Hacı Bektaş-ı Veli ve Bektaşilik (5)
.
Bektaşilikte dört kapı inancına bağlı dört inanç daha vardır: İbadet (Allah’ın birliğini içtenlikle kabul etme), niyaz (namazın yerini alan yalvarma), adak (dergaha verilen para, koyun gibi armağanlar), vuslat (mutlak güzellik olan Allah’a ulaşma). Bektaşiliğin önemli kavramlarından ikisi de tevella ve teberra’dır. Tevella, Peygamber soyunu sevmeyi; teberra da başta Muaviye’nin oğlu Yezid olmak üzere Ehl-i Beyt düşmanlarına düşman olmayı ifade eder.
Bektaşi inancı, tarikat zamanla Anadolu’da yayıldıkça Şii inancından, İran’dan veya İran üzerinden gelen Mani, Mazdek ve Buda öğretilerinden, eski Yunan, Roma ve Türk dinlerinden bazı unsurların, hatta Hitit, Lidya ve Frigya inançlarından kalıntıların da eklendiği çok renkli bir mozaik halini aldı. Bektaşiler bu arada Ahmed Yesevi, Bayezid-i Bestami, Muhyiddin ibn Arabi gibi büyük mutasavvıfların bazı görüşlerini de kendi düşünceleri içinde erittiler.
Devlet desteğini iyice yitirdi
Bektaşiliğe sonradan giren başlıca inanç ve âdetler, şerbet yerine şarap içilmesi, evlenmeme (mücerret kalma), şeriatın haram saydığı birçok şeyi mubah sayma (ibahe), hurufilik (harf ve rakamların birtakım gerçeklerin simgesi olduğu inancı; Bektaşiler, Ali kelimesini oluşturan ayn, lam ve ye harflerinin insanı simgelediğine inanırlar). Anadolu’nun Moğol istilasına uğradığı, siyasi otoritenin zayıfladığı bir ortamda, Ahilerle dayanışma içinde gelişmeye başlayan Bektaşilik, başlangıçta bir tarikat yapısına sahip değildi.
Osmanlı Devleti’nin kurulmasıyla örgütlenmeye başladı. İlk Osmanlı hükümdarlarından destek gören Bektaşilik, tam olarak aydınlatılamamış bir süreç sonunda yeniçerilerle bütünleşti ve Yeniçeri Ocağı “Hacı Bektaş Ocağı” diye anılır oldu. I. Murad’dan sonra Osmanlı Devleti Sünni çizgiye iyice oturunca Bektaşilik de devlet desteğini büyük ölçüde yitirdi ama yeniçeriler arasında çok yaygın olduğundan Anadolu’da olduğu kadar Rumeli’de de etkisini sürdürdü.
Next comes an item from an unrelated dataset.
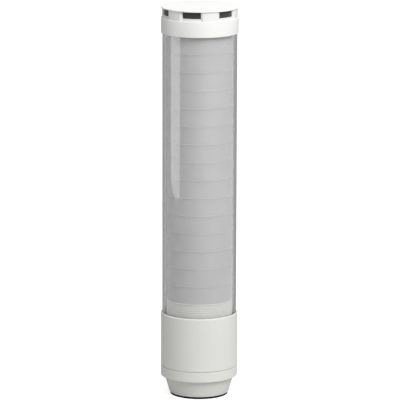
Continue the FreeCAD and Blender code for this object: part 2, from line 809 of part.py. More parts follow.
def slot_for_lead(body, top, depth):
    """The slot that the column's flat lead passes through."""
    sketch = new_sketch(body, "XY_Plane", lift=top)
    add_outline(sketch, box_corners("board_face - lead_slot_fit", "0 - lead_width / 2 - lead_slot_fit",
                                    "board_face + lead_thickness + lead_slot_fit",
                                    "lead_width / 2 + lead_slot_fit"))
    sunk(body, sketch, depth)


def make_lens():
    """Clear outer tube, with a flat seal ring under it and another on it."""
    ring("lower_lens_seal", "lens_bore", "lens_radius", "socket_web_top", "tube_bottom")
    ring("lens_tube", "lens_bore", "lens_radius", "tube_bottom", "tube_top")
    ring("upper_lens_seal", "lens_bore", "lens_radius", "tube_top", "cap_web_bottom")


def make_segment(number):
    """One frosted cup of the column: a wall, a bead at its top edge and a divider across its top."""
    body = profile_body(f"segment_{number:02d}", [
        ("light_hole_radius", "segment_pitch - divider_thickness"),
        ("diffuser_bore", "segment_pitch - divider_thickness"),
        ("diffuser_bore", "rebate_height"),
        ("diffuser_radius - rebate_width", "rebate_height"),
        ("diffuser_radius - rebate_width", "0"),
        ("diffuser_radius", "0"),
        ("diffuser_radius", "segment_pitch - bead_height"),
        ("diffuser_radius + bead_proud", "segment_pitch - bead_height"),
        ("diffuser_radius + bead_proud", "segment_pitch"),
        ("nest_radius", "segment_pitch"),
        ("nest_radius", "segment_pitch + nest_rise"),
        ("nest_radius - nest_wall", "segment_pitch + nest_rise"),
        ("nest_radius - nest_wall", "segment_pitch"),
        ("light_hole_radius", "segment_pitch"),
    ])
    bind(body, "Placement.Base.z", f"collar_top + {number - 1} * segment_pitch")


def post_corner_place(degrees, half):
    """A corner of the post: out along a flat's own direction, then along the flat by half its width."""
    across = f"post_flat_place * cos({degrees} * 1deg) - {half} * sin({degrees} * 1deg)"
    up = f"post_flat_place * sin({degrees} * 1deg) + {half} * cos({degrees} * 1deg)"
    return across, up


def make_light_post():
    """Aluminium post with three wide flats for the boards and a bore for the tie rod."""
    body = new_body("light_post")
    sketch = new_sketch(body, "XY_Plane", lift="socket_web_top")
    flats = [f"({number} * 360 / light_board_count)" for number in range(count("light_board_count"))]
    add_outline(sketch, [post_corner_place(flat, half)
                         for flat in flats for half in ("(0 - post_flat_half)", "post_flat_half")])
    add_circle(sketch, "0", "0", "rod_hole_radius")
    raised(body, sketch, "(dish_bottom - socket_web_top)")


def make_light_board(number):
    """One board on a flat of the post, and its row of LEDs, one for each segment."""
    board = new_body(f"light_board_{number}")
    sketch = new_sketch(board, "XY_Plane", lift="light_board_bottom")
    add_outline(sketch, box_corners("post_flat_place", "0 - light_board_width / 2",
                                    "board_face", "light_board_width / 2"))
    raised(board, sketch, "(light_board_top - light_board_bottom)")

    leds = new_body(f"leds_{number}")
    sketch = new_sketch(leds, "XY_Plane", lift="collar_top + (segment_pitch - led_size) / 2")
    add_outline(sketch, box_corners("board_face", "0 - led_size / 2", "led_face", "led_size / 2"))
    along(leds, raised(leds, sketch, "led_size"), "Z_Axis", "segment_count", "segment_pitch")

    for body in (board, leds):
        body.Placement = FreeCAD.Placement(FreeCAD.Vector(), FreeCAD.Rotation(FreeCAD.Vector(0, 0, 1), 1))
        bind(body, "Placement.Rotation.Angle", f"{number - 1} * 360 / light_board_count")


def make_lead(label, bottom, top):
    """A flat strip lead against the first board, drawn straight."""
    lead = doc.addObject("Part::Box", label)
    lead.Label = label
    bind(lead, "Length", "lead_thickness")
    bind(lead, "Width", "lead_width")
    bind(lead, "Height", f"{top} - ({bottom})")
    bind(lead, "Placement.Base.x", "board_face")
    bind(lead, "Placement.Base.y", "0 - lead_width / 2")
    bind(lead, "Placement.Base.z", bottom)


def make_tie_rod():
    """Threaded rod down the middle, which clamps cap, tube and socket, with a nut and washer at each end."""
    profile_body("tie_rod", [
        ("0", "rod_bottom"),
        ("rod_radius", "rod_bottom"),
        ("rod_radius", "rod_top"),
        ("0", "rod_top"),
    ])
    washers = ring("rod_washers", "rod_radius + thread_fit", "washer_radius",
                   "socket_seat - washer_thickness", "socket_seat")
    along(washers, washers.Tip, "Z_Axis", "2", "dish_floor + washer_thickness - socket_seat")
    nuts = new_body("rod_nuts")
    sketch = new_sketch(nuts, "XY_Plane", lift="socket_seat - washer_thickness - nut_height")
    add_outline(sketch, [on_circle("(nut_flat_half / cos(30 * 1deg))", 60 * corner) for corner in range(6)])
    add_circle(sketch, "0", "0", "rod_radius + thread_fit")
    spacing = "dish_floor - socket_seat + 2 * washer_thickness + nut_height"
    along(nuts, raised(nuts, sketch, "nut_height"), "Z_Axis", "2", spacing)


# ---------------------------------------------------------------- the cap
def window_outline(inner, outer, inner_half, outer_half):
    """Plan of an opening that faces -Y: curved at its back and front, with straight sides between."""
    def place(radius, half, sign):
        across = f"{sign} * ({radius}) * sin({half} * 1deg)"
        return across, f"0 - ({radius}) * cos({half} * 1deg)"
    return [
        place(outer, outer_half, "-1"),
        (*place(outer, outer_half, "1"), outer, -1),
        place(inner, inner_half, "1"),
        (*place(inner, inner_half, "-1"), inner, 1),
    ]


def make_cap_housing():
    """Moulded cap: a collar over the tube, a dished web, and a band with sound outlets open to its top."""
    cap = profile_body("cap_housing", [
        ("rod_hole_radius", "dish_bottom"),
        ("dish_radius + dish_wall", "dish_bottom"),
        ("dish_radius + dish_wall", "cap_web_bottom"),
        ("diffuser_radius - hold_down_wall", "cap_web_bottom"),
        ("diffuser_radius - hold_down_wall", "stack_top + rebate_height"),
        ("diffuser_radius - rebate_width", "stack_top + rebate_height"),
        ("diffuser_radius - rebate_width", "stack_top + hold_down_gap"),
        ("diffuser_radius", "stack_top + hold_down_gap"),
        ("diffuser_radius", "cap_web_bottom"),
        ("tube_seat_radius", "cap_web_bottom"),
        ("tube_seat_radius", "cap_bottom"),
        ("housing_radius - cap_hem_chamfer", "cap_bottom"),
        ("housing_radius", "cap_bottom + cap_hem_chamfer"),
        ("housing_radius", "cap_shoulder - cap_edge_radius"),
        ("housing_radius - cap_edge_radius", "cap_shoulder", "cap_edge_radius", -1),
        ("band_radius", "cap_shoulder"),
        ("band_radius", "band_top"),
        ("band_bore", "band_top"),
        ("band_bore", "cap_web_top"),
        ("dish_radius", "cap_web_top"),
        ("dish_radius", "dish_floor"),
        ("rod_hole_radius", "dish_floor"),
    ])
    bosses(cap, "sounder_boss_radius", *on_circle("sounder_boss_circle", "90"),
           "cap_web_top", "sounder_boss_height", "sounder_boss_count", "board_thickness")
    flare = "(2 * pocket_half_span - window_half_span)"
    pocket = new_sketch(cap, "XY_Plane", lift="band_top")
    add_outline(pocket, window_outline("pocket_radius", "(2 * band_radius - pocket_radius)",
                                       "window_half_span", flare))
    around(cap, sunk(cap, pocket, "band_height"), "window_count")
    opening = new_sketch(cap, "XY_Plane", lift="band_top")
    add_outline(opening, window_outline("(band_bore - mesh_thickness)", "(pocket_radius + mesh_thickness)",
                                        "window_half_span", "window_half_span"))
    around(cap, sunk(cap, opening, "(band_height - sill_height)"), "window_count")
    slot_for_lead(cap, "dish_floor", "cap_web_thickness")


def make_cap_lid():
    """Thin disc that overhangs the outlets, with a ring below that centres it inside the mesh."""
    profile_body("cap_lid", [
        ("0", "band_top"),
        ("lid_ring_radius - lid_ring_wall", "band_top"),
        ("lid_ring_radius - lid_ring_wall", "band_top - lid_ring_height"),
        ("lid_ring_radius", "band_top - lid_ring_height"),
        ("lid_ring_radius", "band_top"),
        ("lid_radius", "band_top"),
        ("lid_radius", "band_top + lid_thickness - lid_edge_chamfer"),
        ("lid_radius - lid_edge_chamfer", "band_top + lid_thickness"),
        ("0", "band_top + lid_thickness"),
    ])


def make_sounder():
    """Board on the cap's bosses, with a round sounder case and the thin brass disc that it shuts in."""
    board = profile_body("sounder_board", [
        ("0", "sounder_board_bottom"),
        ("sounder_board_radius", "sounder_board_bottom"),
        ("sounder_board_radius", "sounder_board_top"),
        ("0", "sounder_board_top"),
    ])
    holes(board, "screw_hole_radius", *on_circle("sounder_boss_circle", "90"),
          "sounder_board_top", "board_thickness", "sounder_boss_count")
    case_top = "sounder_board_top + sounder_case_height"
    case_bore = "sounder_case_radius - sounder_case_wall"
    profile_body("sounder_case", [
        (case_bore, "sounder_board_top"),
        ("sounder_case_radius", "sounder_board_top"),
        ("sounder_case_radius", case_top),
        ("sounder_hole_radius", case_top),
        ("sounder_hole_radius", f"{case_top} - sounder_case_wall"),
        (case_bore, f"{case_top} - sounder_case_wall"),
    ])
    disc_bottom = "sounder_board_top + sounder_disc_rise"
    profile_body("sounder_disc", [
        ("0", disc_bottom),
        (f"{case_bore} - slip_fit", disc_bottom),
        (f"{case_bore} - slip_fit", f"{disc_bottom} + sounder_disc_thickness"),
        ("0", f"{disc_bottom} + sounder_disc_thickness"),
    ])


# ---------------------------------------------------------------- build, check and write
make_gasket()
make_foot()
make_foot_plate()
make_rim_seal()
make_bayonet_ring()
make_contact_carrier()
make_contact_pads()
make_terminal_block()
make_clamp_screws()
screws("carrier_screws", "pillar_place", "carrier_top", "2", "0")

make_base_housing()
make_contact_springs()
make_control_board()
make_board_parts()
screws("board_screws", "board_boss_circle", "board_top", "board_boss_count", "90")

make_lens_socket()
screws("socket_screws", "socket_post_circle", "socket_web_top", "socket_post_count", "30")
make_lens()
for segment_number in range(1, count("segment_count") + 1):
    make_segment(segment_number)
make_light_post()
for board_number in range(1, count("light_board_count") + 1):
    make_light_board(board_number)
make_lead("column_lead", "plug_top", "light_board_bottom + lead_lap")
make_lead("sounder_lead", "light_board_top - lead_lap", "sounder_board_bottom")
make_tie_rod()

make_cap_housing()
ring("acoustic_mesh", "mesh_bore", "mesh_radius", "cap_web_top", "band_top")
make_cap_lid()
make_sounder()
screws("sounder_screws", "sounder_boss_circle", "sounder_board_top", "sounder_boss_count", "90")

doc.recompute()

subparts = [thing for thing in doc.Objects if thing.TypeId in ("PartDesign::Body", "Part::Box")]
for thing in doc.Objects:
    if "Invalid" in thing.State or "Error" in thing.State:
        raise RuntimeError(f"{thing.Label} did not build")
for thing in subparts:
    if thing.Shape.isNull() or not thing.Shape.isValid():
        raise RuntimeError(f"{thing.Label} has no valid shape")
for thing in subparts:
    thing.Shape.exportStep(f"parts/{thing.Label}.step")
print(len(subparts), "sub-parts written")
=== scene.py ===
# %% [markdown]
# # A signal tower light on a photographer's table
#
# The object is a column light for a machine: a foot, a drum for the electronics, a clear tube round a
# stack of frosted cups, and a white cap with a sounder under its lid. Its solids come from a CAD model.
# Here we give each one the surface that the eye expects. Nearly every piece is round, so the whole lesson
# turns on one idea: an outline carried round an axis.

import bmesh
import bpy
import numpy as np
from mathutils import Matrix, Vector


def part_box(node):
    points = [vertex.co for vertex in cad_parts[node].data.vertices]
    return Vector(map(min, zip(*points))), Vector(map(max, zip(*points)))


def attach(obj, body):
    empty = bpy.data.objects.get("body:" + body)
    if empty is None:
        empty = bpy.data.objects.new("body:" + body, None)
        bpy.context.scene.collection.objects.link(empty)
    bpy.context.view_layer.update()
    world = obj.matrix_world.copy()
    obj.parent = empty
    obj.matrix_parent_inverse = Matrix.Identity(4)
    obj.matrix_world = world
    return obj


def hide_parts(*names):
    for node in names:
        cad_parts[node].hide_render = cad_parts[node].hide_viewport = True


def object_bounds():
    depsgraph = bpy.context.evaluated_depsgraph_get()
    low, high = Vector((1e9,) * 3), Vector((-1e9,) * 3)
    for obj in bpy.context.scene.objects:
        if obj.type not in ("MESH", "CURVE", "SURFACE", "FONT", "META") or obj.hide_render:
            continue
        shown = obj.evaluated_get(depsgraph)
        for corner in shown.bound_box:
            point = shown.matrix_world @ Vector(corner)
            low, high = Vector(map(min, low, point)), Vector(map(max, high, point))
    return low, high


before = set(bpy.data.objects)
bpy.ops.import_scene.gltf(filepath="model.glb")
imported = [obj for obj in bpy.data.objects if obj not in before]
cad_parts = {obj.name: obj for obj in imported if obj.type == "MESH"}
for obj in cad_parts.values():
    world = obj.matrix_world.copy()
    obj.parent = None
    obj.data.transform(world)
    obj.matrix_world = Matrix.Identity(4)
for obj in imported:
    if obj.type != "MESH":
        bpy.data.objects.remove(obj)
cad_low, cad_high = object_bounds()
print(f"the frame has {len(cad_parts)} nodes and is {cad_high.z - cad_low.z:.4f} m tall")

# %% [markdown]
# ## Sizes
#
# A piece that replaces a solid has to be where the solid is. So the main sizes are read from the boxes of
# the solids, and only what a box can't tell, such as a wall or a small step, is written down. One
# millimetre is a named value, which keeps the numbers below in the unit that a maker would use.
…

Tekkeler kurulmaya başladı
1826’da II. Mahmud, Yeniçeri Ocağı’nı lağvetti ve Bektaşiliği yasakladı. Binlerce yeniçeri ve Bektaşi’nin öldürüldüğü bu dönemde, pek çok Bektaşi, Nakşibendi tarikatına girerek gizlendi. Abdülmecid döneminde yeniden Bektaşi tekkeleri kurulmaya başladı. Kendisi de Bektaşi olan Abdülaziz döneminde güçlenen Bektaşilik, II. Abdülhamid zamanında eski gücüne kavuştu. Cumhuriyet döneminde, 1925’te tekke ve zaviyeler kapatılınca Bektaşilik de başka tarikatlar gibi resmen sona erdi. Ama Bektaşilik günümüz Türkiyesi’nde Alevilikle karışmış olarak varlığını sürdürmektedir.